Changing climate influences organizations to change their practices.
There’s been a lot of news about corporations, governments and nonprofits taking a stance on sustainability and making net zero carbon emissions pledges. Many are wondering if their organizations should consider the same.
So, why should your company measure & manage carbon emissions?
The main benefits of incorporating sustainable practices into an overall business strategy are helping businesses future proof their business operations through reducing greenhouse gas emissions, mitigating the impacts of climate change and unlocking substantial economic opportunities.

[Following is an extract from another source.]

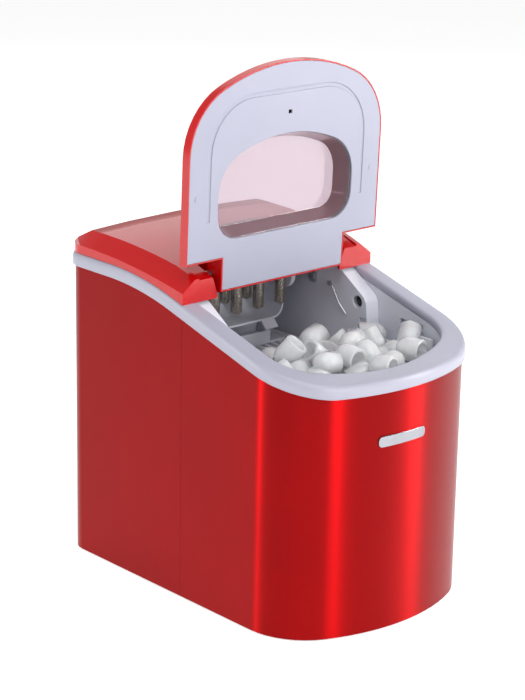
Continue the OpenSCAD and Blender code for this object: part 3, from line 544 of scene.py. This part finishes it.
def iceBullet():
    # profile from the rim of the hollow, over the outside to the tip, and back inside
    r, length, wall = iceSet["radius"], iceSet["length"], iceSet["wall"]
    profile = [(r - wall, 0.8), (r - wall + 0.9, 0.0), (r - 1.0, 0.0), (r, 1.0), (r, length - r)]
    profile += [(r * math.cos(a), length - r + r * math.sin(a)) for a in (0.35, 0.7, 1.05, 1.35)]
    inside = [(r - wall, 0.8), (r - wall - 0.8, 12.0), (r - wall - 2.2, 15.5), (2.2, 17.0)]
    return profile, inside


def iceMesh(made, where, turn, size, rng):
    profile, inside = iceBullet()
    turns = iceSet["turns"]
    half = iceSet["length"] / 2
    most = iceSet["wobble"]
    wobble = [1 + rng.uniform(-most, most) for i in range(turns)]

    def point(r, z, angle):
        along = size * (z - half)
        return where + turn @ Vector((size * r * math.cos(angle), size * r * math.sin(angle), along))

    def ring(r, z):
        return [made.verts.new(point(r * wobble[i], z, 2 * math.pi * i / turns)) for i in range(turns)]

    rings = [ring(*p) for p in reversed(inside[1:])] + [ring(*p) for p in profile]
    for a, b in zip(rings, rings[1:]):
        for i in range(turns):
            k = (i + 1) % turns
            made.faces.new((a[i], b[i], b[k], a[k]))
    made.faces.new(rings[0])
    tip = made.verts.new(point(0, iceSet["length"], 0))
    for i in range(turns):
        made.faces.new((rings[-1][i], tip, rings[-1][(i + 1) % turns]))


basketLow, basketHigh = (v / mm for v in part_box("ice_basket"))


def insideBasket(x, y, reach):
    b = basketInside
    if y > b["rearFrom"]:
        return abs(x) < b["rearHalf"] - reach and y < basketHigh.y - b["wall"] - reach + b["rearSlack"]
    if abs(x) > basketHigh.x - b["wall"] - b["sideGap"] - reach:
        return False
    cornerX = bay["halfWidth"] - b["inset"] - b["corner"]
    cornerY = bay["front"] + b["inset"] + bay["cornerRadius"]
    if y < cornerY and abs(x) > cornerX:
        return math.hypot(abs(x) - cornerX, y - cornerY) < b["corner"] - reach
    return y > bay["front"] + b["frontGap"] + x * x / 2 / b["frontRadius"] + reach


def pileIce():
    rng = random.Random(iceSet["seed"])
    ball = iceSet["spacing"] / 2
    floor = basketLow.z + iceSet["floorUp"] + ball
    placed = []
    tops = np.zeros((0, 3))
    misses = 0
    while misses < iceSet["misses"]:
        best = None
        for i in range(iceSet["tries"]):
            x = rng.uniform(-iceSet["sideRun"], iceSet["sideRun"])
            y = rng.uniform(basketLow.y, basketHigh.y)
            if not insideBasket(x, y, ball - iceSet["tuck"]):
                continue
            flat = (tops[:, 0] - x) ** 2 + (tops[:, 1] - y) ** 2
            under = flat < 4 * ball * ball
            z = max([floor, *(tops[under, 2] + np.sqrt(4 * ball * ball - flat[under]))])
            if best is None or z < best[2]:
                best = (x, y, z)
        # the heap stands highest near the bowed front and falls towards the tray and the sides
        back = max(0, (best[1] - iceSet["crestY"]) / iceSet["crestRun"])
        aside = (best[0] / iceSet["sideRun"]) ** 2
        limit = iceSet["top"] - ball - iceSet["crestFall"] * back - iceSet["sideFall"] * aside
        if best[2] > limit:
            misses += 1
            continue
        placed.append(best)
        tops = np.array(placed)
    made = bmesh.new()
    for where in placed:
        turn = Euler([rng.uniform(0, iceSet["spin"]) for axis in range(3)]).to_matrix()
        iceMesh(made, Vector(where), turn, rng.uniform(*iceSet["sizes"]), rng)
    bmesh.ops.scale(made, vec=(mm, mm, mm), verts=made.verts)
    bmesh.ops.recalc_face_normals(made, faces=made.faces)
    for face in made.faces:
        face.smooth = True
    mesh = bpy.data.meshes.new("ice")
    made.to_mesh(mesh)
    made.free()
    piece = meshObject("ice", mesh)
    mesh.materials.append(materials["ice"])
    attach(piece, "basket")
    print("stage: ice,", len(placed), "pieces")


pileIce()


# floor, room and lights
studio = {"floorHalf": 6.0, "roomLight": 0.42,
          "lamps": [
              # name, place, size across and up, power, aim
              ("keyFront", (1.48, -1.42, 0.8), (0.3, 1.5), 24, (0, 0, 0.15)),
              ("stripFront", (-0.11, -2.2, 0.8), (0.1, 1.5), 16, (0, 0, 0.15)),
              ("stripBack", (-1.9, 1.0, 0.8), (0.1, 1.5), 16, (0, 0, 0.15)),
              ("softTop", (-0.5, -0.9, 2.3), (1.6, 1.6), 24, (0, 0, 0.2)),
              ("softBack", (1.45, 1.6, 1.5), (1.9, 1.6), 8, (0, 0.1, 0.3)),
          ]}


def makeStudio():
    scene = bpy.context.scene
    scene.view_settings.view_transform = "Standard"
    world = bpy.data.worlds.new("room")
    scene.world = world
    world.use_nodes = True
    tree = world.node_tree
    tree.nodes.clear()
    seen = addNode(tree, "ShaderNodeLightPath").outputs["Is Camera Ray"]
    strength = addNode(tree, "ShaderNodeMapRange", values={"To Min": studio["roomLight"], "To Max": 1.0},
                       links={"Value": seen})
    back = addNode(tree, "ShaderNodeBackground", values={"Color": (1, 1, 1, 1)},
                   links={"Strength": strength.outputs[0]})
    addNode(tree, "ShaderNodeOutputWorld", links={"Surface": back.outputs[0]})
    half = studio["floorHalf"]
    mesh = bpy.data.meshes.new("floor")
    corners = [(-half, -half, 0), (half, -half, 0), (half, half, 0), (-half, half, 0)]
    mesh.from_pydata(corners, [], [(0, 1, 2, 3)])
    floor = meshObject("floor", mesh)
    # matt paper that glows a little, so that it blends into the pale room
    mesh.materials.append(makeMaterial("pale paper floor", "F6F6F6",
                                       {"Roughness": 0.9, "Emission Color": (1, 1, 1, 1),
                                        "Emission Strength": 0.52},
                                       grain=(3.0, 0.01, 0.05), drift=(300, "F3F3F3", 0.5)))
    for name, place, size, power, aim in studio["lamps"]:
        lamp = bpy.data.lights.new(name, "AREA")
        lamp.shape = "RECTANGLE"
        lamp.size, lamp.size_y = size
        lamp.energy = power
        light = bpy.data.objects.new(name, lamp)
        light.location = place
        light.rotation_euler = (Vector(aim) - Vector(place)).to_track_quat("-Z", "Y").to_euler()
        scene.collection.objects.link(light)


makeStudio()
print("stage: studio")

Let's explore three key benefits organizations stand to gain when measuring and managing their carbon emissions: financial, risk mitigation and reputation enhancement.
1. Financial Benefits
Increased investor confidence comes through emissions data transparency and reduction objectives
By disclosing their emissions data, businesses demonstrate their commitment to environmental sustainability and show investors they are taking action to reduce their environmental impact. When carbon emissions reporting is followed by target commitments, businesses increase their investor confidence in their ability to manage their carbon risks to unlock further financing.
Realize financial benefits from government subsidies and tax breaks
Governments are increasingly pressuring companies to disclose their carbon emissions. Depending on the country in which businesses operate, those pressures turn into hard requirements. Both European countries and the United States have regulation coming into effect this and following years that is a combination of carrots and sticks. In the United States, it is mostly a basket of carrots in the form of the $737B Inflation Reduction Act. The government is offering tax incentives and credits to companies that are able to demonstrate they are measuring their carbon emissions and taking steps to reduce them. In some instances, grants are also available to businesses in certain industries.
Unlocking additional revenue streams
Businesses have the opportunity to tap into new revenue streams by offering green products and services that are more environmentally friendly and have a lower carbon footprint. Businesses can position themselves as leaders in sustainability and attract a new customer base who are willing to pay a premium for products and services that align with their environmentally-conscious values.
Improved energy efficiency and reduced operating costs
When businesses measure their carbon emissions, they’re able to analyze what is responsible for the highest energy consumption in their operations, reduce their energy usage, lower their utility bills and save money on energy costs.
In addition, many utilities offer rebates or other incentives to businesses that are able to demonstrate that they have made energy-efficient upgrades. Lastly, some organizations offer financing or loan programs specifically for businesses that are looking to make energy-efficient upgrades. These may be offered at a lower interest rate or with other favorable terms.
2. Reputational
Brand reputation and marketing
Organizations can enhance brand reputation by measuring and reducing carbon emissions. Demonstrating dedication to sustainability and social responsibility by publicly committing to reducing carbon footprint can appeal to consumers who are increasingly concerned about the environmental impact of the products and services they use. Additionally, organizations can show they’re taking proactive steps to address climate change and protect the planet by setting and working toward carbon reduction goals. This helps to build trust and credibility with consumers, and differentiate the organization from competitors who may not be as focused on sustainability.
Organizations can also use their efforts to reduce carbon emissions as the basis for marketing campaigns, highlighting their commitment to sustainability and the actions they are taking to reduce their environmental impact. This helps to differentiate the organization from competitors and appeal to consumers who are concerned about the environment.
3. Risk and Compliance
Increased Resilience Against Future Regulation
- Businesses are better prepared for potential government-led carbon pricing schemes, such as a carbon tax or cap and trade system, when they’re aware of their carbon emissions and have a plan in place to reduce them.
- Businesses reduce their regulatory burden by proactively reducing their carbon emissions. This subjects them to fewer regulations and compliance requirements in the future – helping to save money and avoid associated costs.
- Getting ahead of major regulation gives businesses competitive advantage against others in their industry.
Stronger Risk Management And Corporate Governance
- Identifying risks and strategies: By measuring carbon emissions, businesses can better understand the risks climate change has on their operations, such as physical, regulatory or reputational risks, and take steps to proactively mitigate them.
- Developing strategies: Understanding their carbon emissions helps businesses develop strategies to reduce their emissions and manage risks. This may involve setting emissions reduction targets, implementing energy-efficient technologies, or shifting to low-carbon business practices.
- Improving transparency: By disclosing their carbon emissions, businesses can demonstrate their commitment to transparency and good governance, which can build trust with stakeholders, improve their reputation and attract new investors.
- Complying with regulations: Some governments have implemented regulations that require businesses to measure and report their carbon emissions. By measuring their emissions, companies can ensure that they are in compliance with these regulations and avoid the risks associated with non-compliance.
Understanding their carbon emissions and the impacts of climate change, organizations are being pushed to develop innovative solutions to future-proof their operations in a changing climate. Companies with highly carbon-intensive operations will have to find new ways to create products and services, which will compel them to develop, implement and incorporate greenhouse gas management practices that align with their overall business strategy.